Popularny „Karakan” jest doskonale znany i ceniony w środowisku sportów walki. Zapaśnik Śląska Wrocław, medalista Mistrzostw Świata i Europy, już w styczniu zadebiutuje jako zawodnik MMA. Swój pierwszy pojedynek stoczy na gali federacji Armia Fight Night.
Pandemia mocno dała w kość całemu środowisku sportów walki. Gdyby nie wojsko, gdzie jestem etatowym żołnierzem, to wcale nie zarabiałbym. Zapasy w Polsce to niestety kompletnie nierentowna dyscyplina. Brakuje przede wszystkim marketingu, a co za tym idzie sponsorów. Zainteresowanie ze strony mediów jest minimalne, a przecież to sport olimpijski. Żyjemy w swoim małym piekiełku, gdzie afera goni aferę. Związek kompletnie mi nie pomaga. Byłem zdany tylko na siebie. W ostatnim roku wszystkie swoje oszczędności włożyłem w przygotowania. W takich warunkach nie da się normalnie trenować i rozwijać swoich umiejętności a przede wszystkim zarabiać pieniędzy. Dlatego zdecydowałem się na zmiany – tłumaczy zawodnik.
Dawid Kareciński jest ojcem dwójki dzieci: dwuletniego Kacpra i sześcioletniej Kai. Podkreśla, że najważniejsza jest dla niego rodzina i musi robić wszystko, żeby żyło im się jak najlepiej. To był jeden z głównych powodów, dla których postanowiłem się „przebranżowić” – zaznacza „Karakan”.
Sport uprawiam od małego, czuję się wojownikiem z krwi i kości, dlatego swoją przygodę z MMA chce rozpocząć z wysokiego C. Nie interesuje mnie sztuczne nabijanie rekordu i pojedynki z „kelnerami”. Znam swoje miejsce w szeregu i wiem, że dopiero przecieram szlaki w mieszanych sztukach walki, ale już od początku chciałbym bić się z wymagającymi rywalami. Jeśli mam przegrywać, to przynamniej chcę się czegoś nauczyć – mówi pochodzący z Rudy Śląskiej fighter.
Obecnie w polskim MMA jednym z najlepszych wojowników jest Daniel Rutkowski. Mistrz federacji FEN i Babilon to… były zapaśnik. Jeszcze niedawno byliśmy kolegami z kadry narodowej. Toczyliśmy wiele wyrównanych walk – mówi Dawid. Popularny „Rutek” do MMA trafił kilka lat temu, więc Kareciński liczy, że pójdzie w jego ślady.
Zapaśnik Śląska Wrocław do swojej debiutanckiej walki będzie z pewnością świetnie przygotowany, bo jego sztab robi wrażenie.

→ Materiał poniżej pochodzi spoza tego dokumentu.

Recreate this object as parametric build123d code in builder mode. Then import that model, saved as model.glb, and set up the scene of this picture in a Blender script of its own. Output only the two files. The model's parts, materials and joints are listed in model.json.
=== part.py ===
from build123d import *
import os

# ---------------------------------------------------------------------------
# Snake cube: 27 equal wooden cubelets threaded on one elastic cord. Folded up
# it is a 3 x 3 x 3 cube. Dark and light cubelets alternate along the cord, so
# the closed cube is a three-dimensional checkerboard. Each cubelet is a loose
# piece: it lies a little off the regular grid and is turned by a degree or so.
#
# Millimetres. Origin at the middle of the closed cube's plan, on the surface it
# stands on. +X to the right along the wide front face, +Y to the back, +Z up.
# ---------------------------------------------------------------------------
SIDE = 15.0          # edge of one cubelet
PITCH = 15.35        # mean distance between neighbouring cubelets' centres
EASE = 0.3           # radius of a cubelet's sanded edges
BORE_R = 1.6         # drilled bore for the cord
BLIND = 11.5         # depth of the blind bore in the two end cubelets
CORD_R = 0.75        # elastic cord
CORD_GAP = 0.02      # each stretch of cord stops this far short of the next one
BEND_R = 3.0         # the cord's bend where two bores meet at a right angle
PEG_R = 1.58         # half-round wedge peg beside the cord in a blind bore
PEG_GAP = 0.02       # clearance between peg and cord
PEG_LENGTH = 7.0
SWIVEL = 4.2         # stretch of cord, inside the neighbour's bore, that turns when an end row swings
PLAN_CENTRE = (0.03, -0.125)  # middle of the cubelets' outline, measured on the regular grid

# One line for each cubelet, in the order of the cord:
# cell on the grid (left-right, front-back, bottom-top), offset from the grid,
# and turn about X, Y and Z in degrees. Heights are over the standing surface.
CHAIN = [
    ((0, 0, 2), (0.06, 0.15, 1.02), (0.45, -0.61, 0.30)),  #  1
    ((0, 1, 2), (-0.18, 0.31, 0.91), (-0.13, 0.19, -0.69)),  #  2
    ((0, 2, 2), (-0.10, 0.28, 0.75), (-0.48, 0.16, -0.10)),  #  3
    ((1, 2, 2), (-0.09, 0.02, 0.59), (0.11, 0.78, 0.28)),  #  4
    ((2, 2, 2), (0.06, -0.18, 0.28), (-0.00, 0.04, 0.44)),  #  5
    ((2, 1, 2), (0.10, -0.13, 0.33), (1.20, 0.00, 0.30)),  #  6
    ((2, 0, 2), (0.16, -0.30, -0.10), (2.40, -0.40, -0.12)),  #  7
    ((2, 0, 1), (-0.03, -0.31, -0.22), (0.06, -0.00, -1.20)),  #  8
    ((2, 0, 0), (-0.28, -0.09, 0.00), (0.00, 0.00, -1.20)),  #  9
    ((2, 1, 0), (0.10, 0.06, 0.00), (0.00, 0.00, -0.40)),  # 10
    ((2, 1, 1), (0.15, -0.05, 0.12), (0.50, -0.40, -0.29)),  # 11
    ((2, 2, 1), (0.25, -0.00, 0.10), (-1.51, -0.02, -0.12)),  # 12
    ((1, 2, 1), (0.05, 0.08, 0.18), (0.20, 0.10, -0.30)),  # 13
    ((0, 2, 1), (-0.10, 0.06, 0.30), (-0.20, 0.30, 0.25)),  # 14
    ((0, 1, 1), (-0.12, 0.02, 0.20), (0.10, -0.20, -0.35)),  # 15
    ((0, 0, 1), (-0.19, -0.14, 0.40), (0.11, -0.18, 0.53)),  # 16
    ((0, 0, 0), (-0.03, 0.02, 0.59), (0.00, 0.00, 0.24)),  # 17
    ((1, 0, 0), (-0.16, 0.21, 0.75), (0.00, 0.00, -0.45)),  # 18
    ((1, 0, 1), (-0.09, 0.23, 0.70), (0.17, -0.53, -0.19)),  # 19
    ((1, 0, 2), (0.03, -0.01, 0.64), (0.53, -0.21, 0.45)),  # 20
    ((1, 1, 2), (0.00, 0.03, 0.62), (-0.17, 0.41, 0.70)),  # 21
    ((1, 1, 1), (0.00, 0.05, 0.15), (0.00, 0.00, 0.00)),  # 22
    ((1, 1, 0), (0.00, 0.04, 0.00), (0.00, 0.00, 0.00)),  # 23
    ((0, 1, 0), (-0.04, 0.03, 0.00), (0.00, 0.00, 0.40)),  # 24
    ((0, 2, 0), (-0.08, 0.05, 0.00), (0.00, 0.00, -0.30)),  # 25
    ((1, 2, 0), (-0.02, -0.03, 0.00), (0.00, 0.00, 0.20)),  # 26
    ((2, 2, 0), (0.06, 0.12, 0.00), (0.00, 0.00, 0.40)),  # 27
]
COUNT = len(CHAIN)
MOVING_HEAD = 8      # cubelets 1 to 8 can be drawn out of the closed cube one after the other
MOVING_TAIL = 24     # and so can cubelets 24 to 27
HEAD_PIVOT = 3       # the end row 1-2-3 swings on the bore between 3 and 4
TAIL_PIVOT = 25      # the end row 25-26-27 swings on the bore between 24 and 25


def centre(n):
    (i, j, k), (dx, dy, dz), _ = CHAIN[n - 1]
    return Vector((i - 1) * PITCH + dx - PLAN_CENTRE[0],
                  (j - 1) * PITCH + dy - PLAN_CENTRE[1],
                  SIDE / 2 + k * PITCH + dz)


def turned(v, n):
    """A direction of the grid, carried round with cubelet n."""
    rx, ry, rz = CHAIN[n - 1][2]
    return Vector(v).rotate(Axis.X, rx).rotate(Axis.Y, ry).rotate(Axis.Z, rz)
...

Co o swoim podopiecznym ma do powiedzenie Dominik Zadora – trener Dawida Karecińskiego? Praca z Dawidem to czysta przyjemność – uważa szkoleniowiec, który przygotowuje zawodnika pod katem stójki. „Karakan” ma doskonałą koordynację ruchową. Jego wielki atut w kickboxingu to zdolność wyprowadzania ciosów z obu rąk. Zapasy wypracowały u niego świetną bazę wydolnościową.

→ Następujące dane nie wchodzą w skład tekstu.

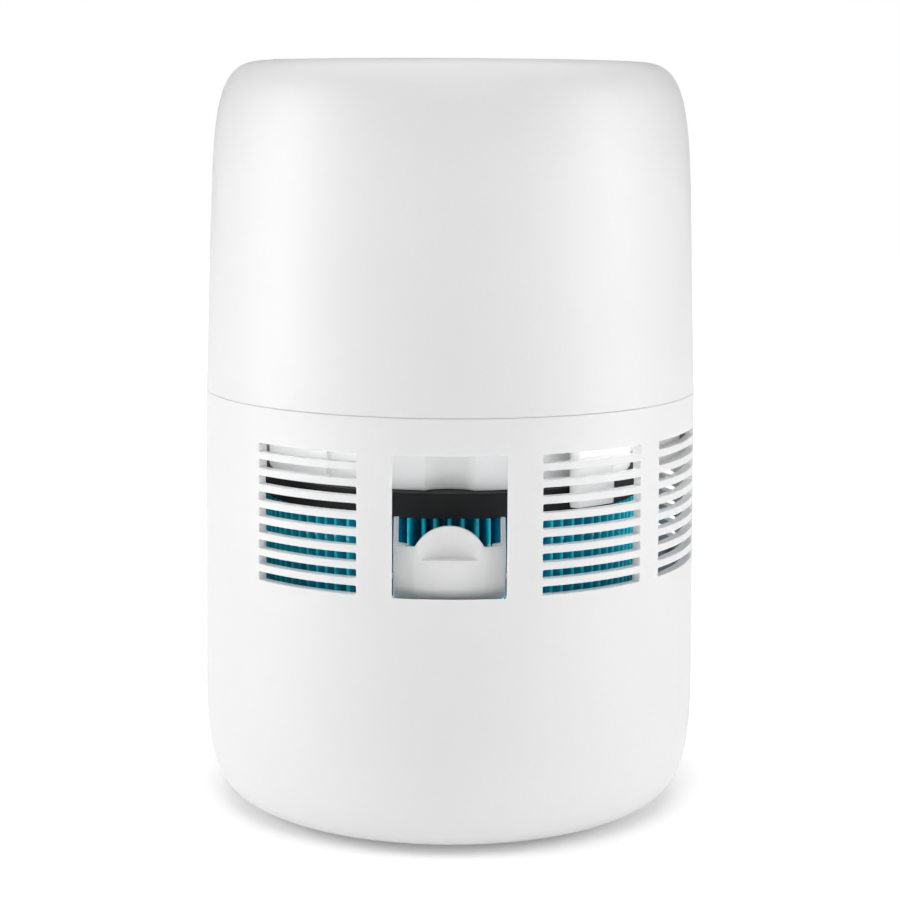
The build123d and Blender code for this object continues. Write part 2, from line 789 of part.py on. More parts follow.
for name, place in zip(button_names, button_places):
    with BuildPart() as control_button:
        button(place)
        cap_edge = control_button.edges().group_by(Axis.Z)[-1]
        fillet(cap_edge, radius=0.35)
    finish_part(control_button, name)

with BuildPart() as display_lens:
    with BuildSketch(Plane.XY.offset(flange_top_z)):
        lens_outline(-0.1)
    extrude(amount=head_wall - 0.1)
    with BuildSketch(Plane.XY.offset(flange_top_z - 0.8)):
        lens_outline(1.0)
    extrude(amount=0.8)
finish_part(display_lens, "display_lens")

with BuildPart() as display_module:
    with BuildSketch(Plane.XY.offset(board_top_z)):
        lens_outline(-0.4)
    extrude(amount=flange_top_z - 0.8 - board_top_z)
finish_part(display_module, "display_module")

with BuildPart() as control_board:
    with BuildSketch(Plane.XY.offset(board_low_z)):
        annular_sector(68.2, 99, -90, 32)
        with Locations(*board_post_places):
            Circle(1.2, mode=Mode.SUBTRACT)
    extrude(amount=board_thickness)
finish_part(control_board, "control_board")

with BuildPart() as tact_switches:
    with BuildSketch(Plane.XY.offset(board_top_z)):
        with Locations(*button_places):
            Rectangle(6, 6)
    extrude(amount=switch_top_z - board_top_z)
    posts(button_places, 1.7, switch_top_z, switch_top_z + 0.6)
finish_part(tact_switches, "tact_switches")


def pan_screws(places, head_z, shank_length, head_radius, shank_radius, head_height, upward):
    """Pan-head screws whose heads seat at one height, pointing up or down."""
    toward = 1 if upward else -1
    with BuildSketch(Plane.XY.offset(head_z)) as shanks:
        with Locations(*places):
            Circle(shank_radius)
    extrude(shanks.sketch, amount=toward * shank_length)
    with BuildSketch(Plane.XY.offset(head_z)) as heads:
        with Locations(*places):
            Circle(head_radius)
    extrude(heads.sketch, amount=-toward * head_height)
    with BuildSketch(Plane.XY.offset(head_z - toward * head_height)) as slots:
        with Locations(*places):
            Rectangle(head_radius * 1.2, 0.5)
            Rectangle(0.5, head_radius * 1.2)
    extrude(slots.sketch, amount=toward * head_height * 0.5, mode=Mode.SUBTRACT)


with BuildPart() as control_board_screws:
    pan_screws(board_post_places, board_low_z, 7.0, 2.2, 0.95, 1.4, True)
finish_part(control_board_screws, "control_board_screws")

# === Electronics on the head base ==================================================================
main_board_thickness = 1.6
main_board_high_z = main_board_z + main_board_thickness
jack_block_x = 118.2
jack_tip_x = 122.8

with BuildPart() as main_board:
    with BuildSketch(Plane.XY.offset(main_board_z)):
        with Locations((main_board_center_x, 0)):
            RectangleRounded(24, 66, 1.5)
        with Locations(*main_board_posts):
            Circle(1.2, mode=Mode.SUBTRACT)
    extrude(amount=main_board_thickness)
finish_part(main_board, "main_board")

with BuildPart() as board_components:
    posts([(98, -20), (98, -8), (104, 14)], 4.0, main_board_high_z, main_board_high_z + 12)
    with BuildSketch(Plane.XY.offset(main_board_high_z)):
        with Locations((97, 8)):
            Rectangle(7, 7)
        with Locations((104, 23)):
            Rectangle(10, 5)
    extrude(amount=3)
finish_part(board_components, "board_components")

with BuildPart() as main_board_screws:
    pan_screws(main_board_posts, main_board_high_z, 6.0, 2.2, 0.95, 1.4, False)
finish_part(main_board_screws, "main_board_screws")

with BuildPart() as dc_jack:
    with BuildSketch(Plane.XY.offset(main_board_high_z)):
        with Locations(((jack_block_x + 106) / 2, 0)):
            Rectangle(jack_block_x - 106, 11)
    extrude(amount=11.5)
    with BuildSketch(Plane.YZ.offset(jack_block_x - 1)):
        with Locations((0, jack_z)):
            Circle(jack_radius)
    extrude(amount=jack_tip_x - jack_block_x + 1)
    with BuildSketch(Plane.YZ.offset(jack_tip_x)):
        with Locations((0, jack_z)):
            Circle(2.75)
            Circle(1.0, mode=Mode.SUBTRACT)
    extrude(amount=-10, mode=Mode.SUBTRACT)
finish_part(dc_jack, "dc_jack")

with BuildPart() as duct_screws:
    pan_screws(duct_screw_places, base_high_z + 2, 4.8, 2.4, 1.2, 1.5, False)
finish_part(duct_screws, "duct_screws")

with BuildPart() as base_screws:
    posts(shell_screw_places, screw_core, base_low_z + 1, base_high_z + 12)
    for place in shell_screw_places:
        with Locations((*place, base_low_z + 0.85)):
            Cone(3.0, screw_core, 1.5)
finish_part(base_screws, "base_screws")
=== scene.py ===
"""Looks of the evaporative air unit: camera, light, procedural finishes and the fine pieces."""
import json
import math
import random

import bpy
from mathutils import Matrix, Vector


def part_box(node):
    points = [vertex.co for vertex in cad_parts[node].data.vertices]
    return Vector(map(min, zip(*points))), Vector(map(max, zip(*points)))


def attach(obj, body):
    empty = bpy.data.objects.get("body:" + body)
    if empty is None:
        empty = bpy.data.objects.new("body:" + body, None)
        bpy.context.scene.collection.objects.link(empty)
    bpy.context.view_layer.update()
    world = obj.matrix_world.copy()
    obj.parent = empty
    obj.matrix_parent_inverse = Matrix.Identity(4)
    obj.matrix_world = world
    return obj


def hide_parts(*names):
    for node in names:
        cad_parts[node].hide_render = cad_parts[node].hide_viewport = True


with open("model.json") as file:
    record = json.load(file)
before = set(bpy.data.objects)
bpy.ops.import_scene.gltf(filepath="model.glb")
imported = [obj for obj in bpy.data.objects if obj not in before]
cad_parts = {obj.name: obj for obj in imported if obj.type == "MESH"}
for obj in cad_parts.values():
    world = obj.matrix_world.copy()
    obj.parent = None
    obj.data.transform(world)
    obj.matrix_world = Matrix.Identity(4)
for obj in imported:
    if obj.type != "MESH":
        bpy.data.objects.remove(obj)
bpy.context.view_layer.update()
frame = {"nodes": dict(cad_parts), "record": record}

mm = 0.001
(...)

Głównym trenerem Karecińskiego jest jednak Witold Kostka, ceniony trener kadry narodowej K-1 oraz klubu Paco Team Mysłowice. Ciężko pracujemy na treningach. Jako zapaśnik ma trochę ciężkie nogi, ale każdego dnia widać postępy. Trzeba też pamiętać, że stójka w kickboxingu jest nieco inna niż w MMA – dodaje Kostka. „Karakanowi” pomagają w przygotowaniach także Piotr Karnicki, Roman Zięba oraz Artur Gwóźdź, fizjoterapeutą jest Zachariasz Pryga. Z taką ekipą można konie kraść – cieszy się Kareciński, który codziennie trenuje po kilka godzin. Jego bazą we Wrocławiu jest klub Samuraj, gdzie prowadzi również treningi zapaśnicze.
Debiut Dawida Karecińskiego w MMA już 21 stycznia. Galę Armia Fight Night z udziałem zapaśnika Śląska Wrocław będzie można zobaczyć na sportowych antenach TVP Sport.